Milling with the CNC machine¶
- I’ve followed the same logic as the milling process by first cutting the interior contours to avoid misplaced cuts.
- This is the seat of the bench.
- This is the “A” part of the body.
- This is the “B” part of the body.
I’ve missed to take a photo of this because I’ve some problems while milling.
- The feedrate is speed was too high in relationship of the spindle speed. It was set to 3500 mm/s in Fusion 360. And the spindle speed to 10000 RPM.
- My instructor changed the spindle speed to 15000 RPM.
The feedrate and movements speed were set to 30% and the whole process moved from 10 mins in the simulation to 30 mins in realtime work.
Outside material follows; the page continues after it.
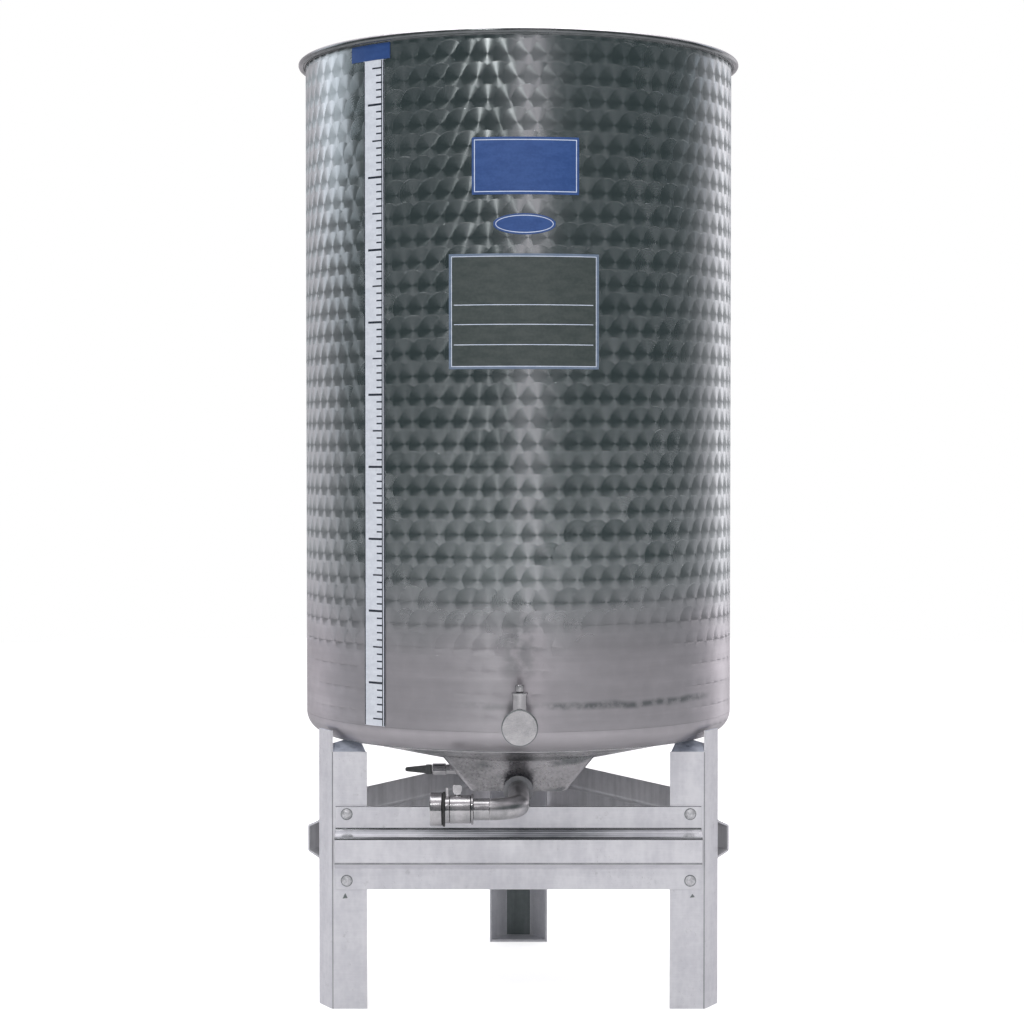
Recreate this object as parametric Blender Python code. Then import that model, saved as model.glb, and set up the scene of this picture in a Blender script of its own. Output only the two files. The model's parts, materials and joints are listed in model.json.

I didn’t have a companion.
- I’ve asked my instructor to assist me.
- This is how the OSB sheet looked like after removing it from the machine.
- Here you can see the dogbones I’ve used in my design.
- This is how the seat looks like assembled.
- And this is the final result.
- I’d like to add a video of the assembly process in the next days.
Testing the bench¶
We can see here my back getting extremely curved while soldering at the soldering station.
Here I’m quite relaxed thanks to the support in the back of the chair but still it’s not a good position for my back.
Here I’m using my bench and my back feels in a better position for long-time soldering.
Here you can compare the height of every seat available at the lab.